Creasey was cool. Wrote hundreds of books under a couple of dozen different names (though his real name really was John Creasey). The books read fast; there’ve been TV and radio and movie adaptations, but the plots lose something when slowed down and thought over. I saw a whole gallery exhibit devoted to Creasey once in Salisbury, England, and it was the gaudiest, most glorious display of lurid paperback covers, all of them sprung from the same mischievous mind.

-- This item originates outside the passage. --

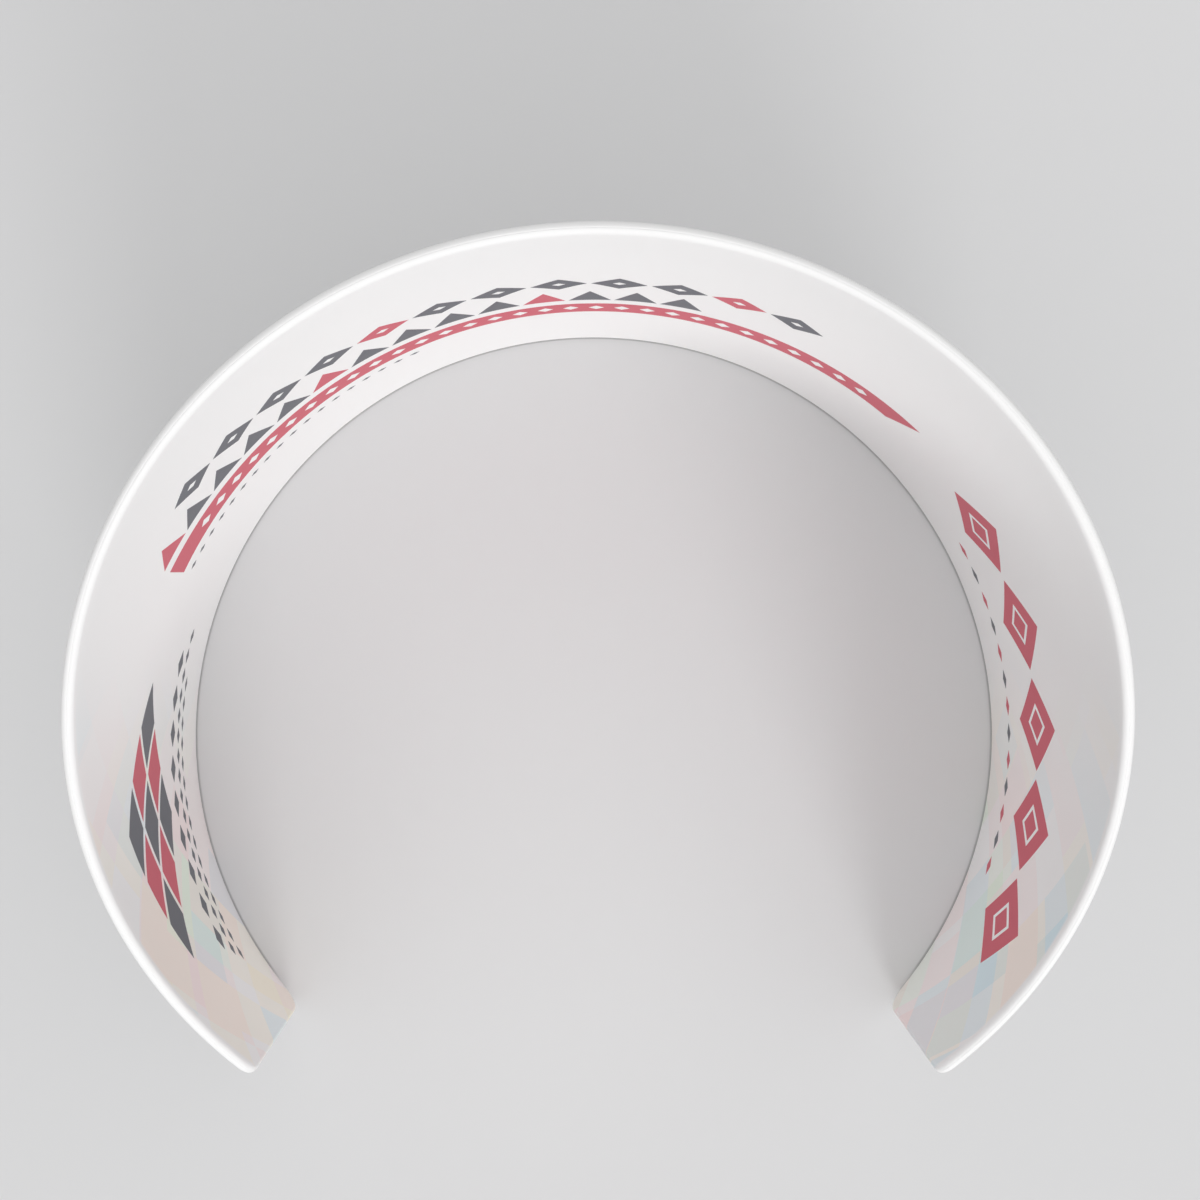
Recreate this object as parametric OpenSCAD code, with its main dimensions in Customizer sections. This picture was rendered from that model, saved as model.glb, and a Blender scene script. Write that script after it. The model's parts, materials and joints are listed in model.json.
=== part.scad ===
// Curved banner booth: a C-shaped fabric wall on a frame of round aluminium tube.
// The arc's opening faces -Y, +Z is up, and the origin is under the middle of the booth, on the floor.
// Plan angles are measured from +X about the arc's centre, so the back of the wall is at 90 degrees.

/* [Wall] */
// Radius of the wall's inner face, in plan
wall_r = 1500; // [1300:10:1800]
// Sweep of the wall in plan, in degrees
wall_arc = 263.5; // [235:0.5:285]
// Height of the rim at the back
back_h = 2300; // [2100:10:2500]
// Height of the rim at the two sides
side_h = 1765; // [1600:5:1900]
// Height of the rim at the two ends, if the corners were square
end_h = 1020; // [850:5:1200]
// Radius of the four corner bends, on the tube's centre line
corner_r = 80; // [60:5:110]

/* [Rails] */
// Outside diameter of the rail and end tubes
rail_d = 32; // [28:1:38]
// Wall of the rail and end tubes
rail_wall = 1.5; // [1.2:0.1:2]
// Length along the arc from an end of the wall to the first rail joint
corner_run = 200; // [180:5:260]

/* [Uprights] */
// Outside diameter of the uprights
upright_d = 25; // [22:1:26]
// Wall of the uprights
upright_wall = 1.2; // [1:0.1:1.6]
// Length of the lower upright tubes
upright_low = 1200; // [1000:10:1300]
// Height of the welded collar that an upright stands on
collar_h = 10; // [6:1:16]
// Length of the socket spigots inside the upright
socket_len = 60; // [40:5:80]

/* [Tube joints] */
// Length of a spigot
spigot_len = 120; // [110:5:140]
// Wall of a spigot
spigot_wall = 1.5; // [1.2:0.1:2]
// Clearance of a spigot all round in its tube
spigot_fit = 0.35; // [0.3:0.05:0.5]
// Distance from the tube joint to the snap button, and to the rivet on the other side
button_off = 35; // [30:1:40]

/* [Snap buttons] */
// Diameter of a snap button
button_d = 8; // [7:0.5:9]
// Height of a button above its tube
button_rise = 3; // [2:0.5:4]
// Diameter of the button's flange inside the spigot
flange_d = 12; // [11:0.5:13]
// Thickness of the flange
flange_t = 1; // [0.8:0.1:1.2]
// Clearance round a button in its holes
button_fit = 0.35; // [0.3:0.05:0.5]
// Width of the button's spring clip
clip_w = 7; // [5:0.5:8]
// Thickness of the spring clip
clip_t = 0.6; // [0.4:0.1:0.8]
// Diameter of a spigot rivet
rivet_d = 3.2; // [2.4:0.2:4]

/* [Cover] */
// Thickness of the fabric
fabric_t = 1.2; // [0.8:0.1:1.6]
// Gap between the fabric and the rail tubes
fabric_gap = 0.9; // [0.8:0.05:0.95]

/* [Zipper] */
// Height of the zipper's middle above the floor
zip_z = 64; // [60:1:90]
// Width of each zipper tape
tape_w = 16; // [12:1:22]
// Thickness of the zipper tape
tape_t = 0.5; // [0.3:0.05:0.55]
// Height of one row of the zipper
row_w = 2; // [1.6:0.1:3]
// Depth of a row, square to the wall
row_t = 2.4; // [1.8:0.1:3]
// Gap between the two rows
row_gap = 1.4; // [1.2:0.1:2]
// Length of the slider
slider_l = 18; // [14:1:24]
// Width of the slider
slider_w = 13; // [11:0.5:16]
// Length of the pull tab
pull_l = 34; // [26:1:50]

/* [Hidden] */

// How finely curves are drawn
sides = 16;
rail_steps = 10;
bend_steps = 5;
round_fn = 48;

// Count of rails in the foot, and of rails in the rim. Each pair has an upright between its rails.
rail_parts = 5;

// How far a cutter runs past what it cuts, and how far one form is sunk into another of its own piece
past = 5;
sink = 0.1;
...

Carl Van Vechten and the Twenties by Edward Lueders. A short 1955 study of Van Vechten from when he was still alive and celebrating his 75th anniversary. Once considered serious competition for Fitzgerald as a premiere Jazz Age novelist, this book is already bemoaning that Van Vechten had been out of vogue for decades. It’s fun to read this in the wake of the recent Van Vechten revival that’s sprung from scholars plowing through his erotic scrapbooks and outrageous journals. His papers are housed at Yale’s Beinecke Library, which has devoted several online or glass-case exhibitions to his work. Elsewhere in New Haven, a set of Van Vechten’s photographic portraits of Harlem Renaissance celebrities hangs at the Stetson branch library on Dixwell Avenue. The photos and ephemera are great, but Van Vechten grandest ideas were in his novels (the snarkiest of which is Parties) and in his dance and culture criticism for Vanity Fair and other periodicals. He also was a pioneer of the “cat book” genre with his mewling 1920 overview of felines in literature, law and folklore, Tiger in the House.
A Mencken Chrestomathy, edited and annotated by H.L.M. As a liberal journalist of longstanding, I have been exposed to about as much H.L. Mencken as I can stand. He is still inescapable in antiquarian bookshops, and I barely look up when I see his name on a hardcover jacket. This huge collection of scattered essays, hand-picked by the legend himself won me over due to two sections in particular: The Lesser Arts (including essays on “The Greenwich Village Complex” and “The Libido for the Ugly”) and Buffooneries (which contains a hilariously deadpan 26-point set of rules to follow when visiting the editorial offices of Mencken’s journal The Smart Set). Many of the essays come from Mencken’s series of Prejudices books, which I’m still not ready to start collecting individually. But its nice to have a compendium which is more than his faux-dictionary one-liners (“Conscience is a mother-in-law whose visit never ends”; “Criticism is prejudice made plausible”; ad nauseam.) And it’s nice to get a sense of which bits of his vast output Mencken himself actually thought were worth preserving.